Symbolic governmental actions, and the controversy they generate, present something of a puzzle for economic analysis. Even when the symbolic action involves legislation, it imposes no real sanction and allocates no material resources. Why then do people invest so much in a purely symbolic struggle? One can give an explanation based entirely on preferences. To satisfy this preference is then no different than satisfying material preferences. One's ends--to observe the veneration or desecration of the symbol--make rational some degree of political involvement to achieve those ends.

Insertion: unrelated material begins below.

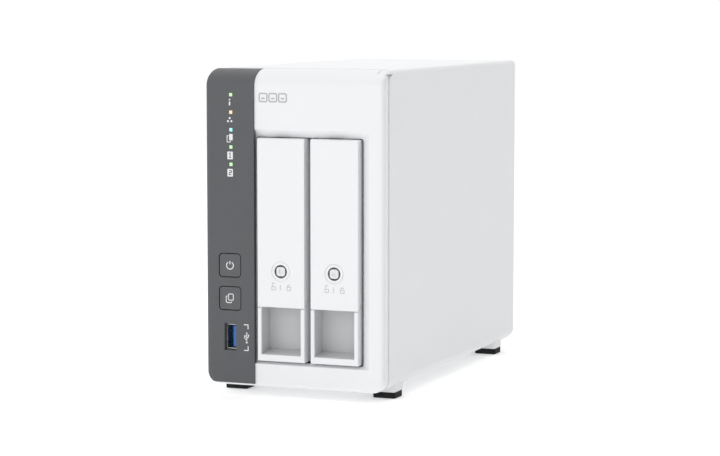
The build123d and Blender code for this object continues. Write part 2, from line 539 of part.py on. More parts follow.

While a group may use symbolic governmental action to demonstrate its actual majority status, the struggle is not limited to signaling true approval patterns. Ideological interest groups would prefer to constitute a majority but will settle for creating the appearance of being the majority. Creating pluralistic ignorance will serve the group's interests nearly as well because, as noted above, this outcome can be stable and can substantially influence behavior. For this reason, opposing groups vying for public influence each will claim to represent the "mainstream." More generally, the size of an interest group often becomes a hotly contested issue, with a group expending significant effort in claiming to have the largest possible membership.